McCardie J. in Brakspeare found further support for an inclusive construction of "from" in Russell v. Ledsam. This concerned a patent, dated February 26, 1825, and the question whether or not it had commenced on that date so as to expire at midnight on February 25, 1839. Parke B. stated:
"in this case the question is when the term given by the patent commences; and the same rule would apply as to the commencement of a term, which, if it is to run from the date of the lease, includes the day of the date."
He concluded:
"the day of the date would be included, and the patent would expire at midnight on the 25th February, 1839."
McCardie J. also made reference to English v. Cliff, a case about perpetuities. A settlement dated May 13, 1892, conveyed property to trustees to hold "during the term of twenty-one years from the date of these presents," and the question arose whether the term commenced at midnight on May 12 or 13. Warrington J. cited both Pugh v. Duke of Leeds and Russell v. Ledsam and concluded that the word "from" was inclusive here, so that the term commenced at midnight on May 12. He also quoted Norton on Deeds:
"In computing a period of time from the date, or the day of the date, of a deed, or any fixed day, that day is prima facie to be excluded, but the context or other admissible evidence may shew that it is to be so included. There is no absolute rule with regard to the inclusion or exclusion of the day on which a particular event takes place."
Finally, reference is made in W. H. Brakspeare to the "strong body of opinion (including that of the Lord Chancellor)" in support of the inclusive interpretation in an Irish case, Wilkins v. M'Ginity.
After W. H. Brakspeare the decisions on the point adhere to the principle set out in Hill and Redman and in Woodfall, that as a rule "from" is exclusive, subject to evidence of contrary intention. See, for example, Eyre v. Price where it was as said that:
"where, as in the present case, there was no indication as to what the parties had intended, a lease starting from a named date came into operation immediately afterwards, i.e. that date was exclusive."
This brings us back to Ladyman v. Wirral. Here, Fisher J. stated that:
"a general rule can be derived from the authorities, namely, that, prima facie, a lease in these terms commences from the first moment of the day following that named, but it seems to me equally well-established by the cases that this is only a prima facie indication, and that it can be displaced if, on the construction of the lease a contrary intention can be derived."
Support for this prima facie indication was claimed from a case on the construction of a bequest and another on insurance; and Fisher J. voiced disapproval of dicta of Lord Denning M.R. in Trow v. Ind Coope (W.M.) Ltd. [1967] 2 Q.B. 899 to the effect that in everyday language the phrases "beginning with," "beginning from", and 'beginning on" all mean the same thing. Nevertheless, an inclusive interpretation was adopted in Ladyman, thanks, as we have seen, to the evidence afforded by the provisions as to payment of rent.
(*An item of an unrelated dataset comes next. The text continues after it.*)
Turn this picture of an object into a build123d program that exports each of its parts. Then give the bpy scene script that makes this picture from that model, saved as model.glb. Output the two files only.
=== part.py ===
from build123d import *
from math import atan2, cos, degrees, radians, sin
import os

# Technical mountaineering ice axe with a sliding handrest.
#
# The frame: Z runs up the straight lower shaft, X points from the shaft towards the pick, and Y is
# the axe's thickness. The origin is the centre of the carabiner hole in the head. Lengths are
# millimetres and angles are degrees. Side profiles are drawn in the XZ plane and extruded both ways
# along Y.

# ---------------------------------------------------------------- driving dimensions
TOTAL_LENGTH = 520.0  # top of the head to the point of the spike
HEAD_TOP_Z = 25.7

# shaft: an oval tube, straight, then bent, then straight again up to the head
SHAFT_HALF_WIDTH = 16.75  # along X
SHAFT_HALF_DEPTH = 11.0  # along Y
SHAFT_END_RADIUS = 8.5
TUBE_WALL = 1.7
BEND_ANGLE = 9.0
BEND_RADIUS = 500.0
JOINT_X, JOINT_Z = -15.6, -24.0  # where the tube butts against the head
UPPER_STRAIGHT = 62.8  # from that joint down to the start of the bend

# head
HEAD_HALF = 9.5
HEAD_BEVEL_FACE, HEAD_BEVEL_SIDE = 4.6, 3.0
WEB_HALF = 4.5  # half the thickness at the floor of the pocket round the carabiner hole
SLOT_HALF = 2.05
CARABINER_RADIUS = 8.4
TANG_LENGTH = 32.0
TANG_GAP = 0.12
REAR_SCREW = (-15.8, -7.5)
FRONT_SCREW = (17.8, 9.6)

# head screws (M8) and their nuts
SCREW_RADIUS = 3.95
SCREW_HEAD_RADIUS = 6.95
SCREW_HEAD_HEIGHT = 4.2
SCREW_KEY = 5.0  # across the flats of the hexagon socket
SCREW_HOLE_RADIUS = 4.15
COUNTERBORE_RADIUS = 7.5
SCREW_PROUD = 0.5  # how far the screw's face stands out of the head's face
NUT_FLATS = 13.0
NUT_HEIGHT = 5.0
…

Woodfall cites Ladyman v. Wirral and suggests that the provisions of the lease as to payment of rent will often assist. Where the actual date of payment is stated, it is likely that that date will not fall outside the term. However, it is suggested, it is not logically necessary that the date on which rent is paid should fall within the term of the lease. Moreover, in a lease where the actual date of payment is not stated but the reddendum merely requires payment "in advance," say, or where there is an error as there was in Whelton Sinclair v. Hyland, that guideline is of no assistance.
CONCLUSION
It is therefore suggested that:
(1) If there is a rule that the word "from" is to be construed exclusively, it would seem to have arisen from an undue reliance on Coke's statement, and without regard for the evenly balanced authorities both before Coke and up to the early years of this century.
(2) The exclusive interpretation is not always going to coincide with the commonsense usage of the word. Lord Mansfield's dicta to that effect remain true, and it is a pity that his view did not prevail. The use of the inclusive interpretation even as a starting point may work injustice, and one wonders what useful purpose it serves.
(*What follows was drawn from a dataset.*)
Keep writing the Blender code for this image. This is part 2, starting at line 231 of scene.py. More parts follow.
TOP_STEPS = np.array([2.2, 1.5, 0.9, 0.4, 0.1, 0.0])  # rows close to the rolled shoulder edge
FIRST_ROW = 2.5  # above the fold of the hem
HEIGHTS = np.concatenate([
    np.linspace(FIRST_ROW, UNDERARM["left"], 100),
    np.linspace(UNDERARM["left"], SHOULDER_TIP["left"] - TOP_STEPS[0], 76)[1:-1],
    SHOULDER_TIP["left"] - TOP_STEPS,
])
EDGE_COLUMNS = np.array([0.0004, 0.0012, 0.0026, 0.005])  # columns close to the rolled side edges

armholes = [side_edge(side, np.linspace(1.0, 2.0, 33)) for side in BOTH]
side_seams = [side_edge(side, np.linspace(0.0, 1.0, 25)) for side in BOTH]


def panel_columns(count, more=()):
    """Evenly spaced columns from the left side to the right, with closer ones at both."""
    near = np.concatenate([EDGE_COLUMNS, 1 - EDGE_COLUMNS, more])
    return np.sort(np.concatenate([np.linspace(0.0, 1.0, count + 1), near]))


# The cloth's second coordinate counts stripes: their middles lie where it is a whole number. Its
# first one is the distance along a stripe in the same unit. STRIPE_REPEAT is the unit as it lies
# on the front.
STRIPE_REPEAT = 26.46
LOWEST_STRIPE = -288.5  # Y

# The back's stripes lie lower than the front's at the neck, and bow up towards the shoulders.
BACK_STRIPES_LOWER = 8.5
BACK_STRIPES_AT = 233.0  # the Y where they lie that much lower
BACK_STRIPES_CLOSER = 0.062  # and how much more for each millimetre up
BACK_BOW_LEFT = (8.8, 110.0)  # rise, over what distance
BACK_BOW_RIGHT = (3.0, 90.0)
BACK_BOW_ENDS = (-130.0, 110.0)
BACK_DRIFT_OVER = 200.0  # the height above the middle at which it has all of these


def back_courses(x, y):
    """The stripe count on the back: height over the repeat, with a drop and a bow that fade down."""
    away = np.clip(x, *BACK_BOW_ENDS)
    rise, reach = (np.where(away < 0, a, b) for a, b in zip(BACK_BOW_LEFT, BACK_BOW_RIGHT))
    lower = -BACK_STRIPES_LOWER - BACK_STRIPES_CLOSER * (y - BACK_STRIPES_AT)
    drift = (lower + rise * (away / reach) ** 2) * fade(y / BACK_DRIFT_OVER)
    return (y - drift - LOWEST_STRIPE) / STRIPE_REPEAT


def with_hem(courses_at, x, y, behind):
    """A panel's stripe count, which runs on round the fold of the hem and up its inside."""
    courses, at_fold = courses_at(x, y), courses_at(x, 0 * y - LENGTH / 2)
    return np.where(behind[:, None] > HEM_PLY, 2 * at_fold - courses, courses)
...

(3) Indeed, Hill and Redman would appear to overstate the position when they say that "this day ['from' which the lease commences] is not in strictness included in the term." In a case as recent as Ladyman v. Wirral the most that was said was that the court takes an exclusive interpretation as a prima facie starting point, which was displaced relatively easily.
PRACTICAL POINTS
The problem of determining the precise point of commencement has in the past been relevant to all manner of leases. In the era before widespread statutory intervention, a landlord might need to know exactly when he could re-enter after effluxion of time, and for a periodic tenancy must ensure that his notice expired on the last day of a period. Many residential leases granted now to run from year to year will fall within the regime of the Housing Act 1988, so that notices to quit are not relevant, and there are perhaps few surviving from before January 15, 1989. The problem appears to have been confined in recent years to business tenancies and the validity of notices under section 25 of the 1954 Act.
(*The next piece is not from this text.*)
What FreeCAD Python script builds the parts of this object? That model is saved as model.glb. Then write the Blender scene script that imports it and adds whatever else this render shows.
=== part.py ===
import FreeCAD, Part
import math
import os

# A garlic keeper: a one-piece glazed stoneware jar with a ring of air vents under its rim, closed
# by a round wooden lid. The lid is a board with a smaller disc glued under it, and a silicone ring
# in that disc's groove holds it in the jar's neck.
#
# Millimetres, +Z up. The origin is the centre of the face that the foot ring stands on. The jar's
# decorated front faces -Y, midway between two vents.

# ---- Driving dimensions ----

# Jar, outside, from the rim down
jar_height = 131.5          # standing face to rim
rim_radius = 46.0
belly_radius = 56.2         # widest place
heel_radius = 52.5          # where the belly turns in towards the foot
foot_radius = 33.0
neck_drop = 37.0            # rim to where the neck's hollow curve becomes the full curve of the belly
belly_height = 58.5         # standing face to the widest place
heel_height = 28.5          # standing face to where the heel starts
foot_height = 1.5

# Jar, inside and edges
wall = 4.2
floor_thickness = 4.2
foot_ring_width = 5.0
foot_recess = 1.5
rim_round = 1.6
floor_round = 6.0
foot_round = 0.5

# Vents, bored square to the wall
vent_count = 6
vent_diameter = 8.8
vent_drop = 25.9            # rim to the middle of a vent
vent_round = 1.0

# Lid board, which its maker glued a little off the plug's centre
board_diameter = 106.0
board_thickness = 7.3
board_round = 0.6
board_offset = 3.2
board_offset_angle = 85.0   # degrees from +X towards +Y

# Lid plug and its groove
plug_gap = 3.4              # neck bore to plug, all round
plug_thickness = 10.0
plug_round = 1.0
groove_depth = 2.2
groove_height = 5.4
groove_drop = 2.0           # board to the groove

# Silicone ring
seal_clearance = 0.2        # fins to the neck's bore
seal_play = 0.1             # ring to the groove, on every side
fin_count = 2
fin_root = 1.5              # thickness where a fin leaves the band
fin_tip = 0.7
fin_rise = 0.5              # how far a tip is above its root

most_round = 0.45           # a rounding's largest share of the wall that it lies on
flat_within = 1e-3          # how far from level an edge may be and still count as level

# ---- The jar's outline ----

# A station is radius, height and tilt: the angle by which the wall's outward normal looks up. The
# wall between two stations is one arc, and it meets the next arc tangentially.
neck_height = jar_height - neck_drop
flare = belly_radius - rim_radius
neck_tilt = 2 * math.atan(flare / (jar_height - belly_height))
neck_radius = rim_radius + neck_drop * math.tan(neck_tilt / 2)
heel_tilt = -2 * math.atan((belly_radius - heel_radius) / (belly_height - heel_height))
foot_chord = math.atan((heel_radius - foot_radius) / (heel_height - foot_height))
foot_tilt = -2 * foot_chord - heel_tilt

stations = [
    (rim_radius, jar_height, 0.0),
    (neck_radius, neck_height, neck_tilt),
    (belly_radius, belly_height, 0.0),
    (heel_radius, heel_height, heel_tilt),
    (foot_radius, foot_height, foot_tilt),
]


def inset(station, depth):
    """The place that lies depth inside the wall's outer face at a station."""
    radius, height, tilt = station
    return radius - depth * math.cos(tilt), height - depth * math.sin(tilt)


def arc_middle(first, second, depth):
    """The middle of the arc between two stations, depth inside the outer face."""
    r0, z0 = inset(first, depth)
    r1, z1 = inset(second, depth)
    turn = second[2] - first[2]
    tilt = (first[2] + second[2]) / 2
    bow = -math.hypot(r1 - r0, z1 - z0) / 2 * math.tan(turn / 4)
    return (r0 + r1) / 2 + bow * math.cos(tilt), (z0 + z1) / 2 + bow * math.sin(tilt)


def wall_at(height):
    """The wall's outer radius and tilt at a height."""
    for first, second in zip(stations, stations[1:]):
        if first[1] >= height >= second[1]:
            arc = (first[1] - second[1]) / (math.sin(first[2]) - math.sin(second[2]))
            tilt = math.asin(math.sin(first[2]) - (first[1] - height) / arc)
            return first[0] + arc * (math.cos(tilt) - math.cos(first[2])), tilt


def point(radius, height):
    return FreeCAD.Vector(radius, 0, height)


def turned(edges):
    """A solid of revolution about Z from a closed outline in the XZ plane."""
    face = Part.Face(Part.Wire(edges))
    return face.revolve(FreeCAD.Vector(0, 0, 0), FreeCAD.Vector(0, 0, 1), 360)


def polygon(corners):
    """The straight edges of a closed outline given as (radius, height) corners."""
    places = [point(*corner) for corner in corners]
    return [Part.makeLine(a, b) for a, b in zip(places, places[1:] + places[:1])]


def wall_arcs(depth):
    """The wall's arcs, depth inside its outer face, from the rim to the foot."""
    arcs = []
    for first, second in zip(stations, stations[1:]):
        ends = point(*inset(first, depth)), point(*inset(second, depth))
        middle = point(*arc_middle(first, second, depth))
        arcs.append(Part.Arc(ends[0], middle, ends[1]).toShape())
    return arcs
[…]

So far as the drafting of leases is concerned, it is suggested, with great respect to many precedents, that the use of an habendum "from the ----------------- day of ----------------- for the term of -----------------" may be misleading, and indeed it misled the landlord in Whelton Sinclair v. Hyland. Murray Ross, in "Drafting and Negotiating Commercial Leases" suggests that "good drafting demands clarity on this point" and recommends wording such as "beginning on" or "from and including." The Law Society Business Lease uses the words "starting on---------and ending on-----------." Equally, problems may be avoided by specifying the expiry date by words such as "for such a term as shall expire on."
Where the damage has already been done, and an existing lease runs "from" a certain date, a party seeking to avoid an exclusive interpretation may use evidence such as the date of payment of rent to indicate that the parties had a contrary intention. But such evidence may not be available. Nevertheless, ample support for an inclusive interpretation is to be found in the older cases. It is suggested that there is no need for the court to take the view, as it did in Whelton Sinclair v. Hyland, that the general proposition in Hill and Redman is a rule that must be adhered to in the absence of other evidence.